Truth be told, there are a few different reasons behind enthusiasts going with a WKL keyboard, which we have listed below.

  • Aesthetics – While aesthetics are obviously subjective, it’s one of the main reasons that most enthusiasts prefer WKL keyboards over regular ones. We can’t deny that the vintage look that comes with a WKL keyboard is quite refreshing, considering that it’s impossible to find a WKL keyboard in retail. If you like the aesthetics of a WKL keyboard but need the Win key, you can always remap it to another key as well.
  • No use for Windows key – While the Windows key is helpful for some, it’s unnecessary for others. Even though it’s possible to disable it with software, some enthusiasts prefer to remove it as they have no use for it anyway.
  • Avoiding input errors – Hitting the Windows key by accident can be quite a nuisance for gamers as it causes the game to lose focus by bringing the start menu up. While disabling the key through software is once again an option here, completely removing it is also a completely valid way of avoiding input errors.

What is a WKL TKL (Winkeyless Tenkeyless) Keyboard?

While we have established that a WKL keyboard does not have the Windows and the application keys, you can also see WKL and TKL together on some keyboards, which can be confusing.

A WKL TKL keyboard, also known as a Winkeyless Tenkeyless keyboard, is a keyboard that combines the attributes of a Winkeyless and a Tenkeyless layout.

As a result, a WKL TKL keyboard does not have a Windows key, an application key, and any of the Numpad keys.

Since WKL is a bottom-row layout (a layout that only affects the bottom row of the keyboard), you can combine it with a layout such as TKL, 60%, and many more.

How Many Keys Does a WKL TKL Keyboard Have?

To find out how many keys a WKL TKL keyboard has, all we have to know is how many keys are removed from TKL keyboards, how many keys are removed from WKL keyboards, and combine the two.
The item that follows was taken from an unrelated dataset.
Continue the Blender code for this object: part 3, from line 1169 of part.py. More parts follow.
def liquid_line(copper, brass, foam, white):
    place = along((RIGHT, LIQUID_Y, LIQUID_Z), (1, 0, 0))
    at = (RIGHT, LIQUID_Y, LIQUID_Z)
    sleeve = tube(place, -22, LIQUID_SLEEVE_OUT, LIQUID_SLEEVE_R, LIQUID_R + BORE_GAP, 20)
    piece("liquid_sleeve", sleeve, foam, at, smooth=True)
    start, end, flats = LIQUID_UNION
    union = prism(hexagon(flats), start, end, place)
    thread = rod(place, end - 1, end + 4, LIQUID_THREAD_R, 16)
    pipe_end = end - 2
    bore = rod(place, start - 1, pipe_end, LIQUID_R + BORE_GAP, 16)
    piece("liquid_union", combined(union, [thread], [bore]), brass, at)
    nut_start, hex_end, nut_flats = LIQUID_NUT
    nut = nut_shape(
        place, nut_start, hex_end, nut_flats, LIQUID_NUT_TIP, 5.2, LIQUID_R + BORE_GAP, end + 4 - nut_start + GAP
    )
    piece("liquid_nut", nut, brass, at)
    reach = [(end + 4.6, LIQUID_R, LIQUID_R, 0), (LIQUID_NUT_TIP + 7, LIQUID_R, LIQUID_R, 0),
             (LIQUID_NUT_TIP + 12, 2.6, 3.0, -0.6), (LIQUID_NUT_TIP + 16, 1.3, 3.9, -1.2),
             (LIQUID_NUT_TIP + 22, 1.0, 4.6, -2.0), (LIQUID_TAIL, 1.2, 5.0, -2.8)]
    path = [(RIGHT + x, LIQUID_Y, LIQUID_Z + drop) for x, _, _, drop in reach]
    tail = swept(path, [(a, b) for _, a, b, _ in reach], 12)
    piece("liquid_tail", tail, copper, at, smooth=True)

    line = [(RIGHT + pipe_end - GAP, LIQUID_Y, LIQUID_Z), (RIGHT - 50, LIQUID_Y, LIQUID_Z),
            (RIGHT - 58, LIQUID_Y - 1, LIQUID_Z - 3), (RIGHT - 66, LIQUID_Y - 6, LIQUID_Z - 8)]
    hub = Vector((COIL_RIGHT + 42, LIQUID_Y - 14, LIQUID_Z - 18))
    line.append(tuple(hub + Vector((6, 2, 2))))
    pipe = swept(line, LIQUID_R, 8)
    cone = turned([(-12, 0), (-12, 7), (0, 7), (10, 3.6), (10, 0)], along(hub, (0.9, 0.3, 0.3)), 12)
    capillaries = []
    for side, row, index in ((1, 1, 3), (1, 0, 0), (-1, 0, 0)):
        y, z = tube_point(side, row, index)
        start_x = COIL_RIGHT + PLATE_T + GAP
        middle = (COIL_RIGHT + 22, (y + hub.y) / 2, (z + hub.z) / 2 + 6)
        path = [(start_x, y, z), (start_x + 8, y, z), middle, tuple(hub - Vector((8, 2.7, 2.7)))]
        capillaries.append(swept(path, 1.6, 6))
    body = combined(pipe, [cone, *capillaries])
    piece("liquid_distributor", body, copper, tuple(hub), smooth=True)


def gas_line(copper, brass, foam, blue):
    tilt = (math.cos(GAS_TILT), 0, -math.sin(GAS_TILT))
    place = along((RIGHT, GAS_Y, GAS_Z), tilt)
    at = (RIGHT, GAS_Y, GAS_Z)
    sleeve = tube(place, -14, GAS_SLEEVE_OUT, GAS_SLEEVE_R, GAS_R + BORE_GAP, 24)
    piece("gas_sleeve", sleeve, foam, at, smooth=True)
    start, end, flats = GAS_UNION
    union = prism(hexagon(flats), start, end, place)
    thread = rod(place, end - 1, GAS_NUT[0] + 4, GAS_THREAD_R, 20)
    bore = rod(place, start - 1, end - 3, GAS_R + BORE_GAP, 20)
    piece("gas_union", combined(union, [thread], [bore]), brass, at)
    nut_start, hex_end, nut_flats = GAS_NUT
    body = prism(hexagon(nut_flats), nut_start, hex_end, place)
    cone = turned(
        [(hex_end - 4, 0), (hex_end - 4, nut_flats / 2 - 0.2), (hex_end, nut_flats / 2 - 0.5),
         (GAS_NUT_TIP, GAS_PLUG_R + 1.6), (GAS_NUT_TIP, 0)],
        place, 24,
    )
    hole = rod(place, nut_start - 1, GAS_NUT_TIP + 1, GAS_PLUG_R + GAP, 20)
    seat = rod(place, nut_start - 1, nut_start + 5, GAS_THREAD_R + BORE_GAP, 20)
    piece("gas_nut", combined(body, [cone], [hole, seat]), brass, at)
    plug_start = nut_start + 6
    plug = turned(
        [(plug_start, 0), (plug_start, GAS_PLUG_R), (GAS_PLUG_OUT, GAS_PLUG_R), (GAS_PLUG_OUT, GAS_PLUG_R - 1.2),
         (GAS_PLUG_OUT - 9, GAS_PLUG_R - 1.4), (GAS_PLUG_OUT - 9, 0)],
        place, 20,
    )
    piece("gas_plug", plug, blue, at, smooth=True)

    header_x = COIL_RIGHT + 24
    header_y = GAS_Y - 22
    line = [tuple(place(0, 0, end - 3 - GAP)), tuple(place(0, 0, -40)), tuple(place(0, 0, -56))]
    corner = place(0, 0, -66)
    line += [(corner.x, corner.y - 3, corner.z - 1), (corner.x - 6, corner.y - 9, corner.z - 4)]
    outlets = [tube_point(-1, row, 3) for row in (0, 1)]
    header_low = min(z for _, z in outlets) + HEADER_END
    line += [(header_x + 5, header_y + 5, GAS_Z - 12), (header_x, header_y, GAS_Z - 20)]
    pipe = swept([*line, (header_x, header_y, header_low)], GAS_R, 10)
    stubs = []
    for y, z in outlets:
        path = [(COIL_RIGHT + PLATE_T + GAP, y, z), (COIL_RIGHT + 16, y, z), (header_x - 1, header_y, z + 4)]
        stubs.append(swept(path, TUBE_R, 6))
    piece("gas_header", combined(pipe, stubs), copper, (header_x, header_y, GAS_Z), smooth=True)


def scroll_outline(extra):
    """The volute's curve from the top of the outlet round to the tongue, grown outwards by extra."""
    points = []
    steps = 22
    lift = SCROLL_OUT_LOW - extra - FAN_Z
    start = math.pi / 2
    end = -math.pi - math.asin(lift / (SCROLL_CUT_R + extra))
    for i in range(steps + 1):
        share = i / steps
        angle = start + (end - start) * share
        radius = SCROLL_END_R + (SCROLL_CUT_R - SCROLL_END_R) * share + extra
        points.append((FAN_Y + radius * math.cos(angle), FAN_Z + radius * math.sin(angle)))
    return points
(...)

Without further ado, let’s get right down to the math.

The WKL (Winkeyless) layout lacks the Windows and the application keys, meaning that a WKL keyboard is missing two keys in total.
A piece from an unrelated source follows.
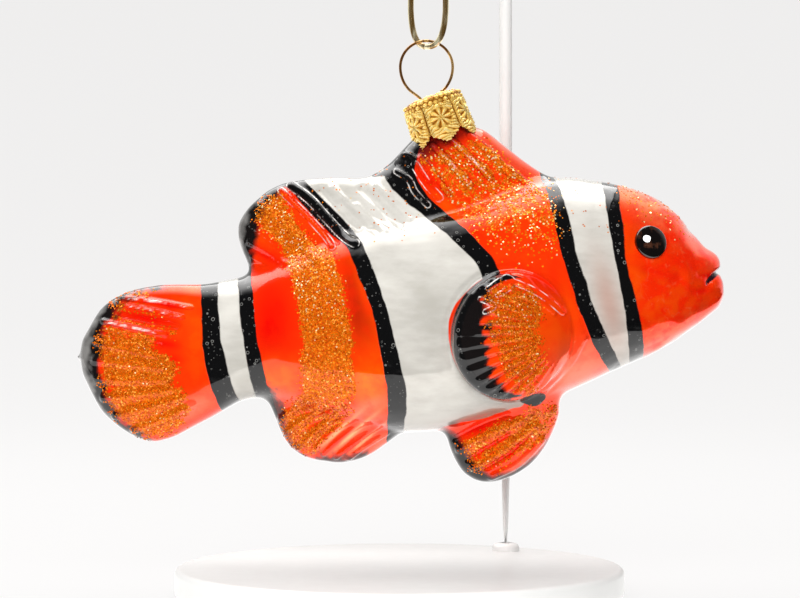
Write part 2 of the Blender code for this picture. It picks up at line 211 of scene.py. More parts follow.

With the TKL (Tenkeyless) layout, you may think that the secret is in the name if you aren’t familiar with TKL layouts and assume that ten keys are missing.

In reality, TKL means that the whole Numpad is removed, which adds up to 17 keys in most scenarios.

Combining the two, we can say that a TKL WKL keyboard lacks 19 keys in total, and as a standard keyboard has 105 keys, a TKL WKL keyboard would have 86 keys.

What is a WK Keyboard?

Similar to how WKL means Winkeyless, you can think of WK as Winkey(ed).

The term WK keyboard refers to a keyboard with the standard bottom-row layout that includes Windows and application keys.

That being said, you won’t hear the words WK keyboard outside of the enthusiast community as all keyboards that you can find in retail are WK keyboards, which makes the term WK redundant.

While this term isn’t too widely used in the enthusiast community either as a Winkeyed layout is standard, you may stumble upon it now and then when the context of the discussion is WKL keyboards.

Wrapping Up

A WKL keyboard is definitely an interesting concept in the modern world, considering that the Windows and the application keys can be pretty handy at times.

That being said, it’s impossible to overlook the benefits that come from it if you don’t have much of a use for the Windows key, with the vintage aesthetic it brings being the cherry on the top.

Just as with any other keyboard customization, remember that using a WKL keyboard entirely comes down to preference at the end of the day, so feel free to make the switch if you think that you will be happier with one!